Few clichés are more played-out than the transcendent-redemptive baseball story. The Natural. Field of Dreams. The 2004 Boston Red Sox. It’s more old-hat than the one in Trot Nixon’s back pocket.

But Los Angeles writer John Albert has done it: he’s written a true story about hardball salvation that’s neither treacly nor sickly sweet. It’s the opposite, in fact, a pull-no-punches parable about a group of hard-luck, hard-drugged misfits from LA’s underbelly who form an amateur baseball team and, to their own surprise, are changed irrevocably by it.

In Wrecking Crew: The Really Bad News Griffith Park Pirates (Scribner), Albert, a former drummer for Bad Religion and founding member of goth godfathers Christian Death, expands on an article he penned for LA Weekly about the Pirates, a ragtag starting nine comprised of punks and junkies, out-of-work actors, failed screenwriters, a compulsive gambler, a crossdresser and a convicted murderer. Unlike the aging jocks and beer-bellied suburbanites who typify weekend leagues, most of these tattooed outcasts with bad livers and broken hearts had no real affinity for baseball, save for some lingering memories of a vanished youth. In fact, it was anathema to most of them.

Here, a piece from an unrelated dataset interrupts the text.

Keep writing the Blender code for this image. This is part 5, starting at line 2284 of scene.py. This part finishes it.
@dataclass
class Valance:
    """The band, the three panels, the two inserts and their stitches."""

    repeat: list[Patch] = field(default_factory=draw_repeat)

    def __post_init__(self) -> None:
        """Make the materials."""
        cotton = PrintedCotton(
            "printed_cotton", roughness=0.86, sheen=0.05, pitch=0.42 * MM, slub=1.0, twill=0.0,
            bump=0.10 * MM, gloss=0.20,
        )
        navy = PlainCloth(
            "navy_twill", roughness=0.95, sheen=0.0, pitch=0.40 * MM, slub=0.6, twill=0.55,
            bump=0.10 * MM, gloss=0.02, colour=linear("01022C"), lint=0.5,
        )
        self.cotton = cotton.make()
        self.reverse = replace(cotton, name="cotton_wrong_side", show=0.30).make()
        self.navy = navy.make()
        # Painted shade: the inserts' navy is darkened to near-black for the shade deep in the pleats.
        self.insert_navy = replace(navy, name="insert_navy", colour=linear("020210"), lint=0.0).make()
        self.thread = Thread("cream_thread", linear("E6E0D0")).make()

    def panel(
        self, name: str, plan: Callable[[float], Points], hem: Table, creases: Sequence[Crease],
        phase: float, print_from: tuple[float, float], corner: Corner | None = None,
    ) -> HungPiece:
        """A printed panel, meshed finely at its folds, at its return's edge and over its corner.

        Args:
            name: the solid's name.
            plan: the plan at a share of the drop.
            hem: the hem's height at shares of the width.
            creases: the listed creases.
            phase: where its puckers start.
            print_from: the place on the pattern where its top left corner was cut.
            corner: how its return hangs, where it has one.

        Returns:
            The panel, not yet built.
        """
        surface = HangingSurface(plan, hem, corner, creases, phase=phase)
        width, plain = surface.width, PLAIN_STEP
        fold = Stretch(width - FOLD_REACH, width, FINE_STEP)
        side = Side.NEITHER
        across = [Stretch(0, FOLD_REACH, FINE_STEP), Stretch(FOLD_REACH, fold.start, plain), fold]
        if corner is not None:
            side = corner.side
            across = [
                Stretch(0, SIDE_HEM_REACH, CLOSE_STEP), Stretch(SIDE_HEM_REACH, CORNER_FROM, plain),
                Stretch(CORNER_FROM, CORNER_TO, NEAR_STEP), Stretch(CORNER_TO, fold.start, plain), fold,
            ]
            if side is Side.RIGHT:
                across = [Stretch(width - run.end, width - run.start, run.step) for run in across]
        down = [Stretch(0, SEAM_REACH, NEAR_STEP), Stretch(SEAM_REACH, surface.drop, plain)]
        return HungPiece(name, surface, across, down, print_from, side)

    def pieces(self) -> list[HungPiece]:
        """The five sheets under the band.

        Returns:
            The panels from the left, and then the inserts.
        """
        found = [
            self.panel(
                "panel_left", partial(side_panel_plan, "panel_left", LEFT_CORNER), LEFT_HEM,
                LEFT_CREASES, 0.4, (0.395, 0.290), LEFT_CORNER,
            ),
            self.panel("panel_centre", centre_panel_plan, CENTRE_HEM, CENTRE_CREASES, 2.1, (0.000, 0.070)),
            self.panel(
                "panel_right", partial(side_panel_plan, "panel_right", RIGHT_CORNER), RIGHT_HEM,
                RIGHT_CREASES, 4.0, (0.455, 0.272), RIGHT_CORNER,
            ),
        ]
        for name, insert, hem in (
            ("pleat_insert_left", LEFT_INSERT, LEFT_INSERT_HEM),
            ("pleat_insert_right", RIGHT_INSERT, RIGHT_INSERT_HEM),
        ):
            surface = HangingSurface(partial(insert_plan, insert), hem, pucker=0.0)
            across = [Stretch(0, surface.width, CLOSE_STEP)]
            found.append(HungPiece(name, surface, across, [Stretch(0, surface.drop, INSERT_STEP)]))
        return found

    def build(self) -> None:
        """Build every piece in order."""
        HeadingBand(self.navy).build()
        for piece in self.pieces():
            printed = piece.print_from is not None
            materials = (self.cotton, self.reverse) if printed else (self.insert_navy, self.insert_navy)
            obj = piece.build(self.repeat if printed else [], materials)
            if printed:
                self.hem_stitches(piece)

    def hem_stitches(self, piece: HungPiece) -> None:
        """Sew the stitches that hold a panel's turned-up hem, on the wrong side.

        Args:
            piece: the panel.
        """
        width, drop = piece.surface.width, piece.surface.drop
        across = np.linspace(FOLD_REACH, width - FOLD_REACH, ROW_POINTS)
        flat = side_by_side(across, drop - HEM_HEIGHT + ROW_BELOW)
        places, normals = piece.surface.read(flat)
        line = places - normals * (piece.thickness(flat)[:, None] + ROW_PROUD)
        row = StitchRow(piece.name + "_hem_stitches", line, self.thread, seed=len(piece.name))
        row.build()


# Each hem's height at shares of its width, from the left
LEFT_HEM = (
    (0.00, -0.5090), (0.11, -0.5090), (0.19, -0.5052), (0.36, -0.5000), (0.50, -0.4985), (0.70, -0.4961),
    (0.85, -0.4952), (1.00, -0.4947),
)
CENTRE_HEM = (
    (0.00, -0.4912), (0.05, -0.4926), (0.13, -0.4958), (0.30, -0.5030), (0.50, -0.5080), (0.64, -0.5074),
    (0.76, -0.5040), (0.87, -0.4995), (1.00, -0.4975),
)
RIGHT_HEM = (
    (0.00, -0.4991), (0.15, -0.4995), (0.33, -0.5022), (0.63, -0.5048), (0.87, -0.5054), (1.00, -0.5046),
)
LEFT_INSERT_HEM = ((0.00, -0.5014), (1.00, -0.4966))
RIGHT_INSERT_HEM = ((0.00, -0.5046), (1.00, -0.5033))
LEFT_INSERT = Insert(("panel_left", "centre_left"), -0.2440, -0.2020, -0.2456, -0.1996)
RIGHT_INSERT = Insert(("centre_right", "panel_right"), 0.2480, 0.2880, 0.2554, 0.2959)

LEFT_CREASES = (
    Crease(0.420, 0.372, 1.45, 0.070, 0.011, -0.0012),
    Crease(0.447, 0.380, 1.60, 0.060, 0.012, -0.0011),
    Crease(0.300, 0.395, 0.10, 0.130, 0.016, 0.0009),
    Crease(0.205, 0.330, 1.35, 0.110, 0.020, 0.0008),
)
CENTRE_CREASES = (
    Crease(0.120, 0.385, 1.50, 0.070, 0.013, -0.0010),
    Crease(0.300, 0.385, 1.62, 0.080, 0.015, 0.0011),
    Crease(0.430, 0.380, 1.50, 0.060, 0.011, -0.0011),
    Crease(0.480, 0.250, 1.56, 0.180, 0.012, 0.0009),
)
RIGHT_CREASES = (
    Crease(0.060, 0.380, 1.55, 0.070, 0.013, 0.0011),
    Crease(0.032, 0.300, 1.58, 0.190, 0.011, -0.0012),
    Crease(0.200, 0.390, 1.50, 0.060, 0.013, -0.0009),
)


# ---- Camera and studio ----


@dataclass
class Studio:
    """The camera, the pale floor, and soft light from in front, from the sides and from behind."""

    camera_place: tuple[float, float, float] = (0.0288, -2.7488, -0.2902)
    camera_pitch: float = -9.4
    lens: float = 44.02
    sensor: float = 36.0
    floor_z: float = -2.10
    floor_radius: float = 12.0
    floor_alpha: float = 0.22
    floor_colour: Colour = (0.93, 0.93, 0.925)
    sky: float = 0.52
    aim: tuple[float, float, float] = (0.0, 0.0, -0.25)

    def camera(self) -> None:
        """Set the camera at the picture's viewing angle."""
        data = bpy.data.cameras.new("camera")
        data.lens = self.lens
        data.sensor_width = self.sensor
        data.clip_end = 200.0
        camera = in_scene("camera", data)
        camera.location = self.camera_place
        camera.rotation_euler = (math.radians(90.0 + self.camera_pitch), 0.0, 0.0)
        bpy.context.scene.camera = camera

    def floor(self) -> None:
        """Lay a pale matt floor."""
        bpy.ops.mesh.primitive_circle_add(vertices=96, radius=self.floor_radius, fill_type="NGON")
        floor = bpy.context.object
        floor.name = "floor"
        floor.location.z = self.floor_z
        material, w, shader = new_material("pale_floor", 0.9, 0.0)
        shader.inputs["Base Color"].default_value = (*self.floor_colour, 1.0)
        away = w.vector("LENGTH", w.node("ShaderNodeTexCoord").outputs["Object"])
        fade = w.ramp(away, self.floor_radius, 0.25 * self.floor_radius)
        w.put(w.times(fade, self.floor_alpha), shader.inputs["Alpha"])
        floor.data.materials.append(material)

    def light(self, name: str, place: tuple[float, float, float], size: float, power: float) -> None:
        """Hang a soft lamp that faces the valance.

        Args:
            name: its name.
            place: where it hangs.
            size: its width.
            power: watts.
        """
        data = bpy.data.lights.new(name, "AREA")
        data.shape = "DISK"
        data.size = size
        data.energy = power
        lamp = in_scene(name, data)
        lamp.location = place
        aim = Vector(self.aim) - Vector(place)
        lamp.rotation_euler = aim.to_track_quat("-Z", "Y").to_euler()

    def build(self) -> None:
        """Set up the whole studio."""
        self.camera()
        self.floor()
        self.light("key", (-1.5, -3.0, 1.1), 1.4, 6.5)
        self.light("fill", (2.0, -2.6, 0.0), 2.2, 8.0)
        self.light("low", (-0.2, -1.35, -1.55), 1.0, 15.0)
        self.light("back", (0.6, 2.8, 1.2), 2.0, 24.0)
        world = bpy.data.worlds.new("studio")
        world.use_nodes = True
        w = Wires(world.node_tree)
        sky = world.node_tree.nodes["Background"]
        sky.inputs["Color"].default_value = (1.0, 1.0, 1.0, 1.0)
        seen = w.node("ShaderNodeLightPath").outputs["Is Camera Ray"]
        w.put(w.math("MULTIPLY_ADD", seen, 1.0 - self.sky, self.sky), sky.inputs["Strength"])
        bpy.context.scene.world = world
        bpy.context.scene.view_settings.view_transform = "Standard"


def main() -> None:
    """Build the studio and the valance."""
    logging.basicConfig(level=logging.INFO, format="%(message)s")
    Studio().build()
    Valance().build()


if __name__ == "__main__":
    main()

When his friend first floated the idea of a team seven years ago, Albert himself, a recovering addict with no money or direction, certainly felt the same way. "The whole idea that baseball was America’s game, and it represented something wholesome and perhaps conservative, was not attractive to me at all," he says over the phone from LA. "But it does represent, I suppose, a sort of innocent quality that a lot of us had been in a real hurry to get away from."

And for a group of guys trying to escape the darker, more destructive corners of their lives, it made a perverse sort of sense. "At the time, that was completely unacceptable in the subculture and the world we were living in. Everything was ironic and cynical. The most subversive thing we could do was embrace something that was heartfelt and sincere."

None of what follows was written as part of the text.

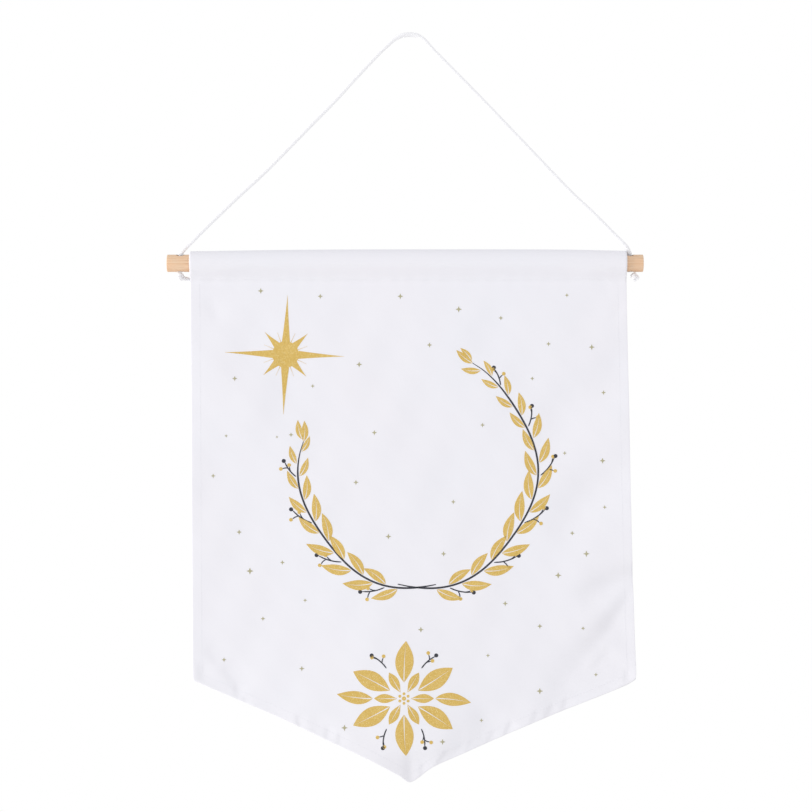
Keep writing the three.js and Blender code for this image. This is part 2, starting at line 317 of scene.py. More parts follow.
# The cord runs from under the left hole, over the hook, to under the right hole.
cord = {
    "diameter": 4.2,
    "braidPitch": 13.5,  # one strand's full turn round the cord
    "strands": 4,  # each way round
    "strandThick": 0.09,  # half a strand's thickness, in the cord's radii
    "strandSwing": 0.03,  # how far it goes in and out as it crosses others, the same
    "strandRound": 0.8,  # lower is flatter
    "stepsPerTurn": 40,
    "columns": 28,
    "proudStrands": 1.08,  # the strands' backs stand a little outside the diameter
    "route": [  # across and up
        (holeLeft, rodFoot), (holeLeft, -210.5), (-212.3, -205.0), (-212.0, -202.1), (-211.5, -199.9),
        (-210.2, -197.8), (-199.0, -186.2), (-187.9, -175.1), (-159.4, -147.8), (-134.5, -124.8),
        (-109.0, -99.0), (-93.3, -82.9), (-68.1, -57.2), (-52.4, -39.9), (-27.5, -13.6), (-20.4, -7.0),
        (-14.0, -1.6), (-7.2, 1.3), (0, 2.1), (6.6, 1.1), (12.7, -2.8), (19.3, -10.2), (34.2, -25.6),
        (60.8, -52.5), (85.5, -78.2), (110.6, -104.4), (137.8, -132.9), (151.5, -146.9), (167.5, -161.7),
        (188.1, -182.3), (197.6, -191.7), (200.5, -195.1), (202.2, -198.4), (203.1, -202.2),
        (holeRight, -206.5), (holeRight, rodFoot),
    ],
}


# A braid's skin round a line: strands turn both ways, and each stands out where it passes over another.
def braidAlong(line, radius, pitch):
    side, up = carryFrames(line)
    gone = goneAlong(line)[:, None]
    count, columns = cord["strands"], cord["columns"]
    clock = np.linspace(0, 2 * np.pi, columns + 1)
    radius = np.broadcast_to(radius, len(line))[:, None]
    halfThick, swing = cord["strandThick"] * radius, cord["strandSwing"] * radius
    middle = radius - halfThick - swing
    steep = math.hypot(1, 2 * math.pi * middle.max() / pitch)
    strandWide = 2 * math.pi * middle.max() / count / steep
    hand = np.array([1, -1])[:, None, None]
    places = (clock - hand * 2 * np.pi * gone / pitch) * count / (2 * np.pi)  # in strands round the cord
    rounded = np.abs(np.cos(np.pi * places)) ** cord["strandRound"]
    heights = hand * swing * np.cos(2 * np.pi * count * gone / pitch) + halfThick * rounded
    out = (middle + np.maximum(*heights))[:, :-1, None]
    outward = np.cos(clock[:-1])[:, None] * side[:, None] + np.sin(clock[:-1])[:, None] * up[:, None]
    points = (line[:, None] + out * outward).reshape(-1, 3)

    def atCorners(grid):
        return np.stack([grid[:-1, :-1], grid[:-1, 1:], grid[1:, 1:], grid[1:, :-1]], axis=-1)

    one, other = (atCorners(height).mean(-1, keepdims=True) for height in heights)
    place = np.where(one > other, atCorners(places[0]), atCorners(places[1]))
    across = (place - np.round(place.mean(-1, keepdims=True))) * strandWide
    down = atCorners(np.broadcast_to(gone * steep, heights[0].shape))
    uvs = np.stack([across, down], axis=-1).reshape(-1, 2)
    return points, tubeFaces(len(line), columns), np.vstack([uvs, np.zeros((2 * columns, 2))])


# Polyester yarn, plaited: dull white and finely lined by its filaments. Light goes some way through it, so its
# shaded side stays pale.
def polyesterBraid(tree, mapped, lightDepth):
    filament = 0.35  # mm; real ones are far finer, drawn this coarse so that they show
    place = addNode(tree, "TexCoord", {})["Object"]
    flat = addNode(tree, "UVMap", {}, uv_map="flat")[0] if mapped else place
    lines = addNode(tree, "TexWave", {
        "Vector": flat, "Scale": wavePeriod / (filament * mm), "Distortion": 1.2, "Detail": 1.0,
    })
    tone, _ = cloudyTone(tree, place, 4.17, 3.0, "#e7e7e9", "#ededef")
    return {
        "Base Color": tone, "Roughness": 0.8, "Specular IOR Level": 0.2, "Subsurface Weight": 1.0,
        "Subsurface Radius": (1.0, 1.0, 1.0), "Subsurface Scale": lightDepth * mm,
    }, (lines["Fac"], 0.3, 0.04)


def makeCord():
    route = [(x, 0, z) for x, z in cord["route"]]
    line, length = smoothLine(route, cord["braidPitch"] / cord["stepsPerTurn"])
    points, faces, uvs = braidAlong(line, cord["diameter"] / 2 * cord["proudStrands"], cord["braidPitch"])
    yarn = makeMaterial("polyesterBraid", polyesterBraid, True, 8)
    piece = makePiece("braidedCord", points, faces, yarn, uvs)
    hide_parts("hanging_cord")
    return piece, line, length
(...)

At first, it was enough just being outside, exercising a little, experiencing camaraderie. But then the Pirates, a team that at first made the ’62 Mets look like world-beaters, actually started to win a little. "The opposing teams had come to symbolize myriad past foes," Albert writes. "They were ignorant jocks, cops, bosses, nightclub bouncers, and fathers. What we were seeking could have been considered a rather sentimental and symbolic version of that most intoxicating of desires — revenge."

Suddenly, these guys, who in many cases had "bottomed out in a really severe way," were flush with victory. "We hadn’t experienced that sort of feeling of success in a long time in any area of our lives," says Albert. "It was like a drug. And once we got a taste of it, we were obsessed with getting more."

The team still exists, and Albert plays every weekend. Unfortunately, he says, "we haven’t won a single game all year. We’re not even coming close this year, we’re losing by, like, 15 runs." No matter. "In a way, it’s enough to be out there playing and just joking around with our friends. It would be nice to win, sure, but it just doesn’t matter in the same way." This, despite the fact that sunny LA "exaggerates people’s sense of failure. In Los Angeles, if you don’t have everything you sort of have nothing."

A lifelong Angeleno, Albert roots for the blue-and-white. "We’re all Dodger fans and experience all the shame that goes with that recently." But last fall, he and his buddies were transfixed as another team of freaks and weirdoes finally vanquished their fascistic foes. "That was quite spectacular. We were all caught up in that too," he says. "Whether you love the Red Sox or not, everyone hates the Yankees."